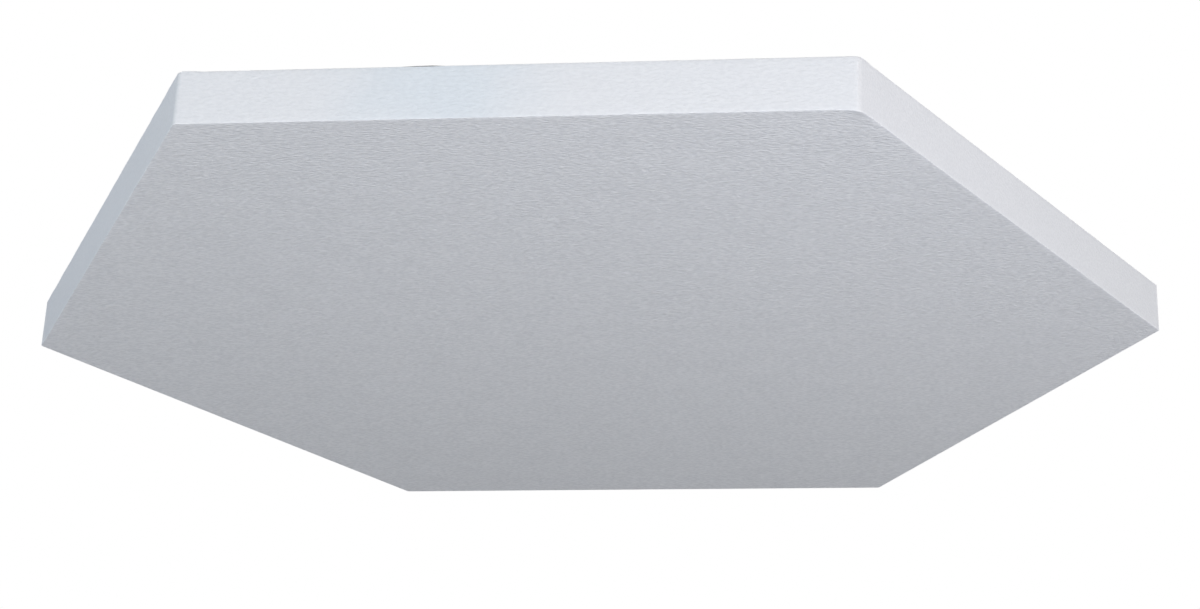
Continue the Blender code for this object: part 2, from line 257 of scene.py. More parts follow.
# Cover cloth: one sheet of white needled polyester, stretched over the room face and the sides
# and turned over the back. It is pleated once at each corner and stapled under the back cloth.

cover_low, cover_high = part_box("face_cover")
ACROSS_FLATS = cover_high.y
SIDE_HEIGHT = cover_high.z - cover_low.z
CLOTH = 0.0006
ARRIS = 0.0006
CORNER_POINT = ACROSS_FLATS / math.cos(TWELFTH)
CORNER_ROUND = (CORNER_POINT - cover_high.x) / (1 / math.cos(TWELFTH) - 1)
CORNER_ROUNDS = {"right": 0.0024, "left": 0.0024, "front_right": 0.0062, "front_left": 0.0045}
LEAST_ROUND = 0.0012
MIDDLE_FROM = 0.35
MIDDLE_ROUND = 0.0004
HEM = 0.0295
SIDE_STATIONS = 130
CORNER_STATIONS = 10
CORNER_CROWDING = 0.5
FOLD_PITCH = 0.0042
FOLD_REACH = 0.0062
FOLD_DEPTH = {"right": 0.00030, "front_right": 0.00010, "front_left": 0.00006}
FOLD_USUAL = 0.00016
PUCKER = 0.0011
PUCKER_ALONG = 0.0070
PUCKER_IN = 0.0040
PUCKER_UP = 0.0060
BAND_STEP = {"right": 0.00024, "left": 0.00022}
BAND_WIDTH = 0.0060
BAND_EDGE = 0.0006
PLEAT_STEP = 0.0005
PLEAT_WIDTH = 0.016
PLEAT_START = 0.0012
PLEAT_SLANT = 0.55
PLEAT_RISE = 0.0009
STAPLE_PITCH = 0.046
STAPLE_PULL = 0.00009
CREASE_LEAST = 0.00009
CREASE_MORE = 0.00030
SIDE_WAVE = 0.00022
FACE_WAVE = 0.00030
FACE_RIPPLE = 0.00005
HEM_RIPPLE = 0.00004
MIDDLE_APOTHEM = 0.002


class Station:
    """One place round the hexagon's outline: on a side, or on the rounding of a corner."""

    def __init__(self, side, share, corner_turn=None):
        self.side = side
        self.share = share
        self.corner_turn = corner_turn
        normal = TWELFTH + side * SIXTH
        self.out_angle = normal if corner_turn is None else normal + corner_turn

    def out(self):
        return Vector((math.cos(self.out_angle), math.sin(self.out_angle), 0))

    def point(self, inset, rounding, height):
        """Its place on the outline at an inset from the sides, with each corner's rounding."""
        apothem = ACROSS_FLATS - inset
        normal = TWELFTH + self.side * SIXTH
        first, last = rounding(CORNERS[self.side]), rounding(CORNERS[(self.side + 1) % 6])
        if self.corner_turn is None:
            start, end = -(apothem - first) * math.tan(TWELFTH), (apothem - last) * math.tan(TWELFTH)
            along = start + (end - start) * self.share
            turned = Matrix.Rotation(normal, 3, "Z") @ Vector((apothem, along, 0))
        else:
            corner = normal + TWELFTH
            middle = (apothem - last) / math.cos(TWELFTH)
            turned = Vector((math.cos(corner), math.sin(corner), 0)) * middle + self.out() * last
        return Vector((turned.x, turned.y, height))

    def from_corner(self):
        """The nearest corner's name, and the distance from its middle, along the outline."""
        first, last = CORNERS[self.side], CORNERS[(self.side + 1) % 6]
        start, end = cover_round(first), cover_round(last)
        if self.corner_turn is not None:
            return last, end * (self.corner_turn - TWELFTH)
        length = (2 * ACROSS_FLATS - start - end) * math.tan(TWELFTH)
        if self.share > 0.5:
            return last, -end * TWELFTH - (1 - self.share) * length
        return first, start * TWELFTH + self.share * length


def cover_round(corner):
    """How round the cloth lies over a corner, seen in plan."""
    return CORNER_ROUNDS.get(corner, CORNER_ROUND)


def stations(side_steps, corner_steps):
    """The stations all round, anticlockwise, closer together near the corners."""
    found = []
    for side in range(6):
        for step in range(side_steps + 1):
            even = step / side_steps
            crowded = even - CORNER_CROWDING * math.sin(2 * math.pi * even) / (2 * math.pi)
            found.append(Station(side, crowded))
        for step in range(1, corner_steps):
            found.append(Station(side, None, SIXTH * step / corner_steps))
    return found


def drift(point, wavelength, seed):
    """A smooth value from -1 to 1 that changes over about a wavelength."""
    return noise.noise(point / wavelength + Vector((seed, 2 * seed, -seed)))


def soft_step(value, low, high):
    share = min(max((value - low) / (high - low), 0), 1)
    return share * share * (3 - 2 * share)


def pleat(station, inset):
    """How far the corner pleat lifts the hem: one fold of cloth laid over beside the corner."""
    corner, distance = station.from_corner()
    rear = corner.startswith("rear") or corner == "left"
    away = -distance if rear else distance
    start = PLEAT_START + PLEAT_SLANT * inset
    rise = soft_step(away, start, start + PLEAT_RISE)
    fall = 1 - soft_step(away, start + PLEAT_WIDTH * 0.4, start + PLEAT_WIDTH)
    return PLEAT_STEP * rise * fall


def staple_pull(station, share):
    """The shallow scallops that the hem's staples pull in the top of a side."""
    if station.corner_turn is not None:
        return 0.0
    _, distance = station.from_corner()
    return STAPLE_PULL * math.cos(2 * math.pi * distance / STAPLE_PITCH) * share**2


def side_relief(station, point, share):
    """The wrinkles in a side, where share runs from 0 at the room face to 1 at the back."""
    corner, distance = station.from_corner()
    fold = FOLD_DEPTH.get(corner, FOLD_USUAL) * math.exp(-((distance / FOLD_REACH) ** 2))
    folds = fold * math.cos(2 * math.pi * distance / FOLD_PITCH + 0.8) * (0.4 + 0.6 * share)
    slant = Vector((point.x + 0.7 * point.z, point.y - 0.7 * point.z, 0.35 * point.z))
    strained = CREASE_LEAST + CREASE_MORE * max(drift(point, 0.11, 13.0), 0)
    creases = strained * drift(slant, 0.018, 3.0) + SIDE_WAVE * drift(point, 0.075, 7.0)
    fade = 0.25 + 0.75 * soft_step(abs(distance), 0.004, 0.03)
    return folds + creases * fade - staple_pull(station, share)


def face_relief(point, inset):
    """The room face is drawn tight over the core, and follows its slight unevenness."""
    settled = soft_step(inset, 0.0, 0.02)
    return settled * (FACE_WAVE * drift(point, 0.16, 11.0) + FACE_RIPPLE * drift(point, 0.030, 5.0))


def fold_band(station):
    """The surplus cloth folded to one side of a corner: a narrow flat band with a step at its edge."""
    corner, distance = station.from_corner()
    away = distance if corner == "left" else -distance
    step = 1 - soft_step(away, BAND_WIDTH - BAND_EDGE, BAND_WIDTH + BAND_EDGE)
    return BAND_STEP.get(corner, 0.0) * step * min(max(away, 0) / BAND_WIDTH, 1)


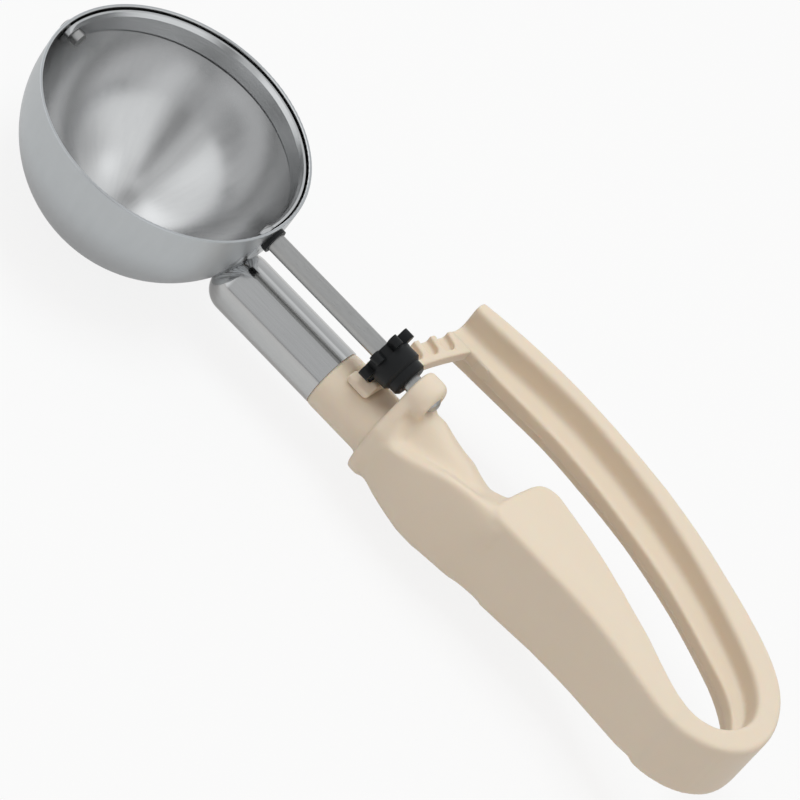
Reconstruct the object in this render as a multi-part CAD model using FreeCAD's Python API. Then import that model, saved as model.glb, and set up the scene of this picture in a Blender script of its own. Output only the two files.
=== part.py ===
+--
## PROBLEM STATEMENT
The lines to return begin at the first line of the records and end at the line holding "MIDDLE_APOTHEM = 0.002"; please return them exactly, including both, and nothing beyond.

## EXERCISE RESPONSE
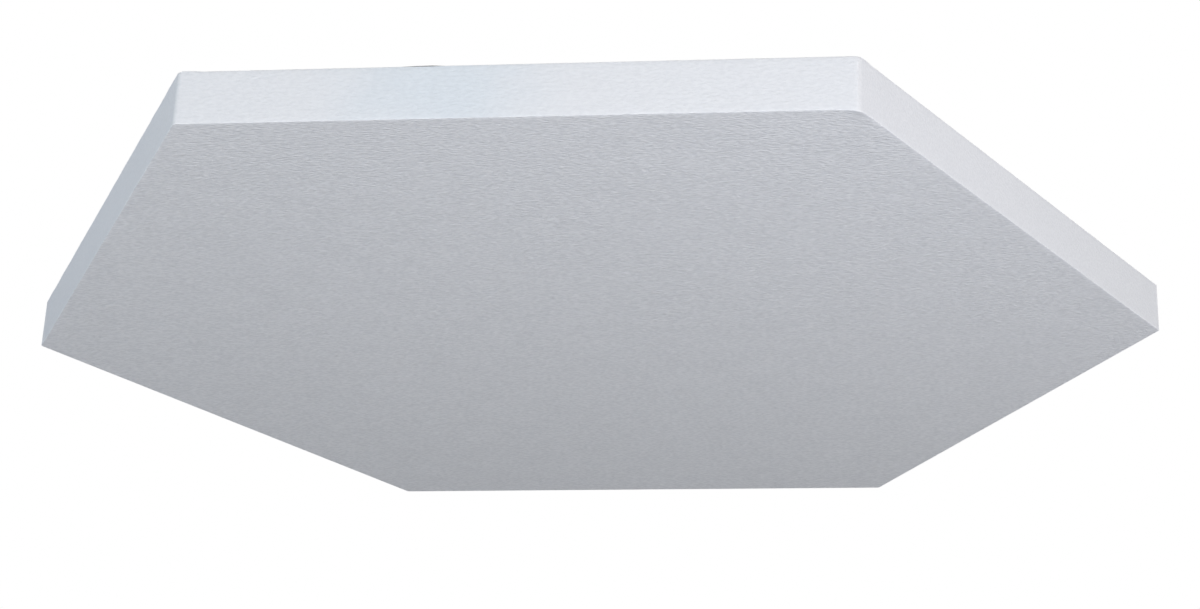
Continue the Blender code for this object: part 2, from line 257 of scene.py. More parts follow.
# Cover cloth: one sheet of white needled polyester, stretched over the room face and the sides
# and turned over the back. It is pleated once at each corner and stapled under the back cloth.

cover_low, cover_high = part_box("face_cover")
ACROSS_FLATS = cover_high.y
SIDE_HEIGHT = cover_high.z - cover_low.z
CLOTH = 0.0006
ARRIS = 0.0006
CORNER_POINT = ACROSS_FLATS / math.cos(TWELFTH)
CORNER_ROUND = (CORNER_POINT - cover_high.x) / (1 / math.cos(TWELFTH) - 1)
CORNER_ROUNDS = {"right": 0.0024, "left": 0.0024, "front_right": 0.0062, "front_left": 0.0045}
LEAST_ROUND = 0.0012
MIDDLE_FROM = 0.35
MIDDLE_ROUND = 0.0004
HEM = 0.0295
SIDE_STATIONS = 130
CORNER_STATIONS = 10
CORNER_CROWDING = 0.5
FOLD_PITCH = 0.0042
FOLD_REACH = 0.0062
FOLD_DEPTH = {"right": 0.00030, "front_right": 0.00010, "front_left": 0.00006}
FOLD_USUAL = 0.00016
PUCKER = 0.0011
PUCKER_ALONG = 0.0070
PUCKER_IN = 0.0040
PUCKER_UP = 0.0060
BAND_STEP = {"right": 0.00024, "left": 0.00022}
BAND_WIDTH = 0.0060
BAND_EDGE = 0.0006
PLEAT_STEP = 0.0005
PLEAT_WIDTH = 0.016
PLEAT_START = 0.0012
PLEAT_SLANT = 0.55
PLEAT_RISE = 0.0009
STAPLE_PITCH = 0.046
STAPLE_PULL = 0.00009
CREASE_LEAST = 0.00009
CREASE_MORE = 0.00030
SIDE_WAVE = 0.00022
FACE_WAVE = 0.00030
FACE_RIPPLE = 0.00005
HEM_RIPPLE = 0.00004
MIDDLE_APOTHEM = 0.002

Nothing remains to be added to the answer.